C’est le bassin du Vigan (5,353 hab. la comm., 4,274 aggl.), aux lignes simples et harmonieuses, centre de charmantes excursions et lier de sa belle promenade de vieux châtaigniers.

Mais ce n’est plus le causse inconnu : la station du chemin de fer nous rappelle que par Ganges et Nîmes nous rentrerions dans la civilisation ! Or notre voyage n’est pas fini. Par-dessus le roc Saint-Guiral, au panorama célèbre, rétrogradons donc, s’il vous plaît, jusqu’à Saint-Jean-du-Bruel, où nous avons négligé, à main gauche, le joli bassin du Trévesel.
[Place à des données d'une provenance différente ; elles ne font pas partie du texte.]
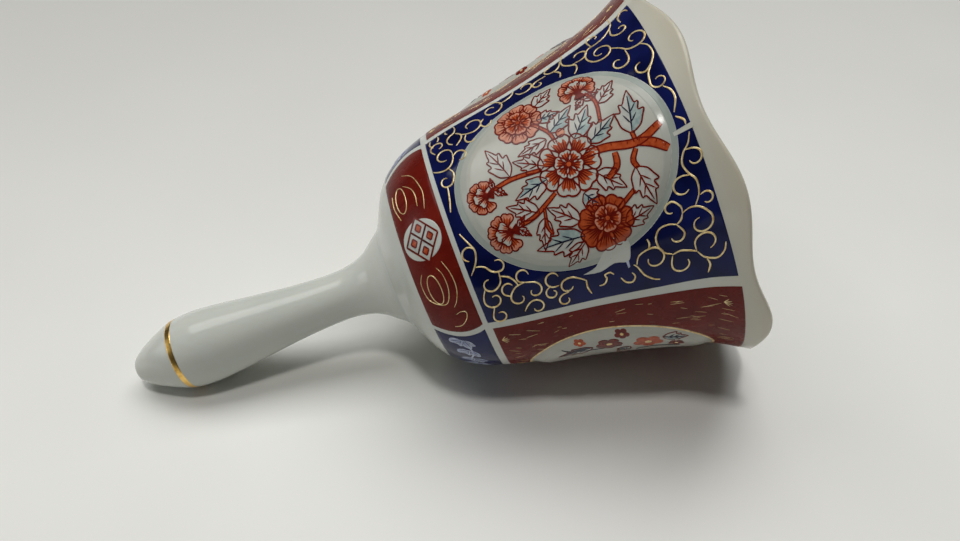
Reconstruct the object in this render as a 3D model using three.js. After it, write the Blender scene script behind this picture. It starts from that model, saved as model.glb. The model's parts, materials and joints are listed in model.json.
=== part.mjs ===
// A porcelain table bell, lying on its side: a flared eight-lobed skirt with four cushion-shaped
// medallions, a slip-cast hollow handle, and a porcelain clapper on a short brass chain that hangs
// from a swivelling split pin in the crown.
//
// Millimetres. World: +X runs along the bell from the handle to the mouth, +Z is up and the bell
// lies on z = 0. Each piece is made in the bell's own frame, whose Z axis is the axis of the bell
// with z = 0 just off the tip of the handle, whose X axis points to the floor and whose Y axis
// points to the far side. One group then lays the whole bell down.

import * as THREE from 'three';

// ---- driving dimensions ----------------------------------------------------------------------

const BELL_SIDES = 56;              // seven sides for each of the eight lobes of the lip
const HANDLE_SIDES = 28;
const PANEL_TURN = 4.5 * 360 / BELL_SIDES;  // middle of the first skirt panel, from the floor line

const LIP_LOBES = 8;
const LOBE_REACH = 1.1;             // the lip runs this far either side of its mean plane
const LOBE_SLOPE = 0.28;            // the lobes reach outwards along the flare by this much
const LOBE_START = 127;
const LIP_Z = 137.6;                // mean height of the outer edge of the lip

// raised medallions, one on each panel: two large ones and, between them, two small ones
const MEDALLION_Z = 109.8;
const MEDALLION_HEIGHT = 1.0;
const MEDALLION_BEVEL = 3.2;
const MEDALLION_EGG = 0.05;         // wider towards the mouth and narrower towards the handle
const LARGE_MEDALLION = { halfLength: 22, halfWidth: 20.4, turn: -2.4 };  // turn: from mid panel
const SMALL_MEDALLION = { halfLength: 19.5, halfWidth: 14.3, turn: 0 };

// outer face of the bell from the crown hole to the lip, [radius, z]
const BELL_OUTSIDE = [
  [2.2, 66.0], [4.6, 66.0], [7.6, 66.35], [10.8, 67.15], [14.6, 69.0], [19.4, 71.5], [23.1, 75.0],
  [26.0, 79.8], [28.0, 85.6], [29.4, 92.0], [30.5, 99.0], [31.9, 106.5], [33.7, 114.0],
  [35.9, 122.0], [38.8, 130.0], [43.0, LIP_Z],
];
const LIP = [[42.6, 138.2], [41.2, 138.2]];
// inner face from the lip back to the crown hole
const BELL_INSIDE = [
  [40.4, 137.3], [36.2, 130.0], [30.9, 114.0], [27.5, 98.0], [24.9, 85.0], [21.7, 78.0],
  [16.8, 73.2], [10.6, 70.2], [5.0, 69.0], [2.2, 69.0],
];

// handle: outside from the rounded tip to the collar, the seat on the crown, then the inside
const HANDLE_OUTSIDE = [
  [0, 2.4], [1.6, 2.7], [3.1, 3.6], [5.05, 6.5], [7.1, 10.8], [8.3, 14.4], [8.75, 19.5],
  [8.3, 25.5], [7.2, 34.5], [6.1, 44.5], [5.65, 53.5], [6.2, 58.5], [7.6, 62.2], [9.7, 65.0],
];
const HANDLE_SEAT = [[10.6, 66.1], [11.2, 66.8], [11.1, 67.0], [9.6, 66.5], [8.6, 66.2]];
const HANDLE_INSIDE = [
  [7.4, 65.2], [5.8, 63.4], [4.4, 61.0], [3.2, 57.0], [3.0, 50.0], [3.5, 42.0], [4.7, 32.0],
  [5.6, 23.5], [5.3, 17.0], [3.4, 11.5], [0, 9.6],
];

const WASHER_BORE = 1.6;
const WASHER_RADIUS = 4.2;
const WASHER_THICK = 0.8;
const UPPER_WASHER_Z = 64.8;
const LOWER_WASHER_Z = 69.35;

const PIN_WIRE = 0.5;               // radius of the split pin's wire
const EYE_Z = 75.2;                 // middle of the wire at the far end of the split pin's eye

const LINK_WIRE = 0.55;
const LINK_BOW = 1.75;              // radius of each round end, to the middle of the wire
const LINK_LENGTH = 7.9;            // between the middles of the wire at its two ends
const LINK_COUNT = 4;
const LINK_HOOK = 1.45;             // distance between the wires of two links that hang together
const LINK_STEP = LINK_LENGTH - LINK_HOOK;
const CHAIN_TURN = 34.5;            // the taut chain dips this far, until the clapper meets the wall

const BEAD_RADIUS = 7.5;
const BEAD_BORE = 0.95;
const BEAD_DROP = 11.1;             // from the last link's wire to the middle of the bead

// ---- materials -------------------------------------------------------------------------------

const porcelain = new THREE.MeshStandardMaterial({ color: 0xe9ebe6, roughness: 0.12, metalness: 0 });
const bisque = new THREE.MeshStandardMaterial({ color: 0xe8e2d4, roughness: 0.35, metalness: 0 });
const brass = new THREE.MeshStandardMaterial({ color: 0xb08d4a, roughness: 0.35, metalness: 1 });

// ---- shared helpers --------------------------------------------------------------------------

const rad = THREE.MathUtils.degToRad;

function points(pairs) {
  return pairs.map(([r, z]) => new THREE.Vector2(r, z));
}

function smooth(pairs, count) {
  return new THREE.SplineCurve(points(pairs)).getPoints(count);
}

// A solid of revolution about Z whose flat sides touch the true round at their middles, with the
// middle of one side on the floor line.
function turned(profile, sides) {
  const step = 2 * Math.PI / sides;
  const grow = 1 / Math.cos(step / 2);
  const outline = profile.map((p) => new THREE.Vector2(p.x * grow, p.y));
  const shape = new THREE.LatheGeometry(outline, sides, Math.PI / 2 + step / 2, 2 * Math.PI);
  return shape.rotateX(Math.PI / 2);
}

function ring(inner, outer, low, high, sides) {
  const corners = [[inner, low], [outer, low], [outer, high], [inner, high], [inner, low]];
  return turned(points(corners), sides);
}

function wire(route, radius, steps) {
  const section = new THREE.Shape();
  section.absarc(0, 0, radius, 0, 2 * Math.PI, false);
  const path = new THREE.CatmullRomCurve3(route);
  return new THREE.ExtrudeGeometry(section, {
    steps, extrudePath: path, curveSegments: 4,
  });
}

function piece(name, geometry, material) {
  const mesh = new THREE.Mesh(geometry, material);
  mesh.name = name;
  return mesh;
}

// ---- bell ------------------------------------------------------------------------------------

// How far the medallion on the nearest panel lifts the outer face at this place.
function medallionLift(angle, radius, z) {
  const turn = THREE.MathUtils.radToDeg(angle) - PANEL_TURN;
  const large = Math.cos(rad(2 * turn)) > 0;
  const oval = large ? LARGE_MEDALLION : SMALL_MEDALLION;
  const offset = rad(THREE.MathUtils.euclideanModulo(turn + 45, 90) - 45 - oval.turn);
  const along = (z - MEDALLION_Z) / oval.halfLength;
  const across = offset * radius / (oval.halfWidth * (1 + MEDALLION_EGG * along));
  const inside = (1 - Math.hypot(along, across)) * oval.halfWidth;
  return MEDALLION_HEIGHT * THREE.MathUtils.smoothstep(inside, 0, MEDALLION_BEVEL);
}

function bellBody() {
  const outside = smooth(BELL_OUTSIDE, 21);
  const inside = smooth(BELL_INSIDE, 11);
  const profile = [...outside, ...points(LIP), ...inside, outside[0].clone()];
  const shape = turned(profile, BELL_SIDES);
  const place = shape.attributes.position;
  for (let i = 0; i < place.count; i += 1) {
    const row = i % profile.length;
    const angle = Math.atan2(place.getY(i), place.getX(i));
    const z = place.getZ(i);
    let radius = Math.hypot(place.getX(i), place.getY(i));
    if (row < outside.length) radius += medallionLift(angle, radius, z);
    const share = THREE.MathUtils.smoothstep(z, LOBE_START, LIP_Z);
    const lobe = -share * LOBE_REACH * Math.cos(LIP_LOBES * (angle - rad(PANEL_TURN)));
    radius += lobe * LOBE_SLOPE;
    place.setXYZ(i, radius * Math.cos(angle), radius * Math.sin(angle), z + lobe);
  }
  return piece('bell_body', shape, porcelain);
}

function handle() {
  const outside = smooth(HANDLE_OUTSIDE, 18);
  const inside = smooth(HANDLE_INSIDE, 11);
  outside[0].x = 0;
  inside[inside.length - 1].x = 0;
  return piece('handle', turned([...outside, ...points(HANDLE_SEAT), ...inside], HANDLE_SIDES), porcelain);
}

// ---- hanger ----------------------------------------------------------------------------------

function crownWasher(name, z) {
  return piece(name, ring(WASHER_BORE, WASHER_RADIUS, z, z + WASHER_THICK, 20), brass);
}

// A folded wire: its two legs go up through the crown and are bent apart above the upper washer,
// and the fold below is a round eye in the plane of Y and Z.
function splitPin() {
  const half = [
    [3.4, 63.4], [1.7, 63.75], [0.8, 64.7], [0.65, 66.2], [0.65, 70.2], [0.95, 71.4],
    [1.62, 72.5], [1.75, 73.6], [1.24, 74.7],
  ];
  const near = half.map(([y, z]) => new THREE.Vector3(0, -y, z));
  const far = half.map(([y, z]) => new THREE.Vector3(0, y, z)).reverse();
  const route = [...near, new THREE.Vector3(0, 0, EYE_Z), ...far];
  return piece('hanger_split_pin', wire(route, PIN_WIRE, 44), brass);
}

// ---- chain and clapper -----------------------------------------------------------------------

// One link along Z with the middle of its upper wire at z = 0. A ring is stretched, so each side is
// straight between the two round ends.
function chainLink() {
  const stretch = LINK_LENGTH / 2 - LINK_BOW;
  const shape = new THREE.TorusGeometry(LINK_BOW, LINK_WIRE, 6, 16);
  shape.rotateX(Math.PI / 2);
  const place = shape.attributes.position;
  for (let i = 0; i < place.count; i += 1) {
    const z = place.getZ(i);
    const end = Math.abs(z) < 0.01 ? 0 : Math.sign(z);
    place.setZ(i, z + end * stretch + LINK_LENGTH / 2);
  }
  return shape;
}

// A wire with an eye bent at its top, in the plane of Y and Z, that runs down through the bead and
// is bent over below it. The middle of the eye's upper wire is at z = 0.
function clapperPin() {
  const beadBottom = LINK_HOOK + BEAD_DROP + BEAD_RADIUS;
  const route = [];
  for (let turn = -132; turn <= 135; turn += 26.7) {
    const angle = rad(turn);
    route.push(new THREE.Vector3(0, LINK_BOW * Math.sin(angle), LINK_BOW * (1 - Math.cos(angle))));
  }
  route.push(new THREE.Vector3(0, 0.45, LINK_BOW * 2 - 0.05));
  route.push(new THREE.Vector3(0, 0, LINK_BOW * 2 + 0.9));
  route.push(new THREE.Vector3(0, 0, LINK_BOW * 2 + 3));
  route.push(new THREE.Vector3(0, 0, beadBottom - 2));
  route.push(new THREE.Vector3(0, 0, beadBottom + 0.1));
  route.push(new THREE.Vector3(0, 0.35, beadBottom + 0.85));
  route.push(new THREE.Vector3(0, 1.1, beadBottom + 1.1));
  route.push(new THREE.Vector3(0, 2.2, beadBottom + 1.1));
  return piece('clapper_pin', wire(route, LINK_WIRE, 46), brass);
}

function clapperBead() {
  const profile = [];
  const open = Math.asin(BEAD_BORE / BEAD_RADIUS);
  const rows = 12;
  for (let i = 0; i <= rows; i += 1) {
    const angle = open + (Math.PI - 2 * open) * i / rows;
    profile.push(new THREE.Vector2(BEAD_RADIUS * Math.sin(angle), -BEAD_RADIUS * Math.cos(angle)));
  }
  profile.push(profile[0].clone());
  return piece('clapper_bead', turned(profile, 20), bisque);
}

// The chain hangs from the eye: the first link and each second one after it lie in the plane of X
// and Z, the others lie across it, and so does the eye of the pin across the last link.
function chain() {
  const hung = new THREE.Group();
  for (let i = 0; i < LINK_COUNT; i += 1) {
    const link = piece(`chain_link_${i + 1}`, chainLink(), brass);
    link.position.z = i * LINK_STEP - LINK_HOOK;
    if (i % 2 === 1) link.rotation.z = Math.PI / 2;
    hung.add(link);
  }
  const pin = clapperPin();
  pin.position.z = LINK_COUNT * LINK_STEP - LINK_HOOK;
  pin.rotation.z = Math.PI / 2;
  hung.add(pin);
  const bead = clapperBead();
  bead.position.z = LINK_COUNT * LINK_STEP + BEAD_DROP;
  hung.add(bead);
  hung.position.z = EYE_Z;
  hung.rotation.y = rad(CHAIN_TURN);
  return hung;
}

// ---- laying the bell on its side -------------------------------------------------------------

// How low an outline reaches when the axis rises by this tilt.
function reach(outline, tilt) {
  return Math.max(...outline.map((p) => p.x * Math.cos(tilt) - p.y * Math.sin(tilt)));
}

// The tilt at which the bulb of the handle and the lip reach equally low.
function restingTilt(bulb, skirt) {
  let low = rad(5);
  let high = rad(30);
  for (let i = 0; i < 50; i += 1) {
    const tilt = (low + high) / 2;
    if (reach(skirt, tilt) > reach(bulb, tilt)) low = tilt;
    else high = tilt;
  }
  return low;
}

function bell() {
  const bulb = smooth(HANDLE_OUTSIDE, 18);
  const skirt = smooth(BELL_OUTSIDE, 21);
  const tilt = restingTilt(bulb, skirt);
  const laid = new THREE.Group();
  laid.add(bellBody());
  laid.add(handle());
  laid.add(crownWasher('crown_washer_upper', UPPER_WASHER_Z));
  laid.add(crownWasher('crown_washer_lower', LOWER_WASHER_Z));
  laid.add(splitPin());
  laid.add(chain());
  laid.rotation.y = Math.PI / 2 - tilt;
  laid.position.z = Math.max(reach(bulb, tilt), reach(skirt, tilt));
  const centred = new THREE.Group();
  centred.add(laid);
  const box = new THREE.Box3().setFromObject(centred, true);
  laid.position.x = -(box.min.x + box.max.x) / 2;
  return centred;
}

export default bell();
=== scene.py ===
"""A porcelain table bell with painted panels, lying on its side on a pale floor.

The frame is in metres. Each piece is drawn in millimetres in a frame of its own: the bell's has its
Z axis on the axis of the bell, its X axis towards the floor and its Y axis to the far side. A place
on the skirt is given by x, the height along the bell's axis, and y, the distance round the bell
from the middle of a panel. Paint lies on the skirt as sheets a few hundredths of a millimetre thick.
"""
import bisect
import json
import math
import random

import bpy
from mathutils import Matrix, Vector


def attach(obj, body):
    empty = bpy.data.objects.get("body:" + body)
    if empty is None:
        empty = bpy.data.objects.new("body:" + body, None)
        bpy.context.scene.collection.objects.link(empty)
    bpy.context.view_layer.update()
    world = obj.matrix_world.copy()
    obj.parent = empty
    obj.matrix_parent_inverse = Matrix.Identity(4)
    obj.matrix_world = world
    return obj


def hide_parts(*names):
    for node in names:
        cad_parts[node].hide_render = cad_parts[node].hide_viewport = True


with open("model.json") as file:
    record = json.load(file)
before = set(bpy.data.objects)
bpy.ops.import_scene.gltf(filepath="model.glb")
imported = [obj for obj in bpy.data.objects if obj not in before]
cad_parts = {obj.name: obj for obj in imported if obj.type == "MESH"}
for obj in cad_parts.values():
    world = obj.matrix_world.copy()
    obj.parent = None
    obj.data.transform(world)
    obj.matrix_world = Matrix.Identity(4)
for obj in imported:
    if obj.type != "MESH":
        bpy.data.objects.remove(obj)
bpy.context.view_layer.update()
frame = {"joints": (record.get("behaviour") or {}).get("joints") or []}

# ---- frames

MM = 0.001
joints = {joint["name"]: joint for joint in frame["joints"]}


def own_frame(origin, axis):
    """Takes millimetres about this axis, with Y to the far side, to metres in the frame."""
    z = Vector(axis).normalized()
    y = Vector((0, 1, 0))
    turn = Matrix((y.cross(z), y, z)).transposed().to_4x4()
    return Matrix.Translation(origin) @ turn @ Matrix.Scale(MM, 4)


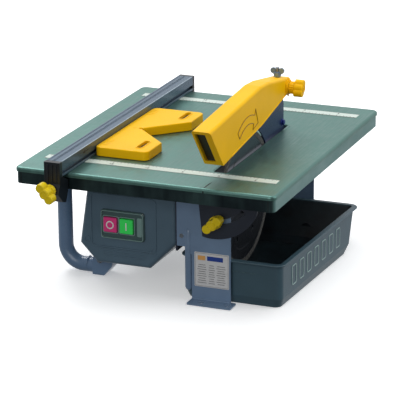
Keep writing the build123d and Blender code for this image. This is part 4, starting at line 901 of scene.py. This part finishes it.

De Saint-Jean-du-Bruel à Trèves, la route du Vigan à Meyrueis (qui détache à l’est une branche vers Dourbies et l’Espérou) s’élève à 850 mètres environ, entre la chaîne du Suquet et le causse Bégon. Et c’est par là qu’il convient le mieux d’aborder Trèves (553 m.), car, à la descente sur ce chef-lieu de canton, on embrasse d’un regard tout le cañon, admirable quoique peu étendu, où le Trévesel s’encaisse au nord. Le défilé n’a pas 400 mètres de profondeur ; mais il y a sur ses deux bords jusqu’à trois étages de falaises dolomitiques superposées et séparées par des talus ; nulle part, même dans la vallée de la Jonte, les Causses n’ont des roches aussi écarlates. À midi, quand le soleil tombe droit dans la fente, c’est étincelant. L’effet est complètement nul si l’on arrive à Trèves de Meyrueis, par Lanuéjols.

Trèves (Tres-Viæ, Trois-Routes), chef-lieu de canton du Gard (513 hab. la comm., 298 aggl.), est une des identifications de la Trévidou[1] des Romains et de Sidoine Apollinaire.

  1. Sur Trévidou, maison de campagne de Tonance Ferréol, préfet des Gaules au cinquième siècle, par M. Broussous, secrétaire général de la préfecture de la Lozère : Journal de la Lozère, 10 mai 1806, p. 226. — Des Ours de Mandajors, Recherches sur la situation de Trévidou et de Prusianum, etc. (Hist. de l’Acad. des inscriptions et belles-lettres, t. III, 259-262). On a placé aussi Trévidou à Saint-Laurent-de-Trèves. (V. p. 240.).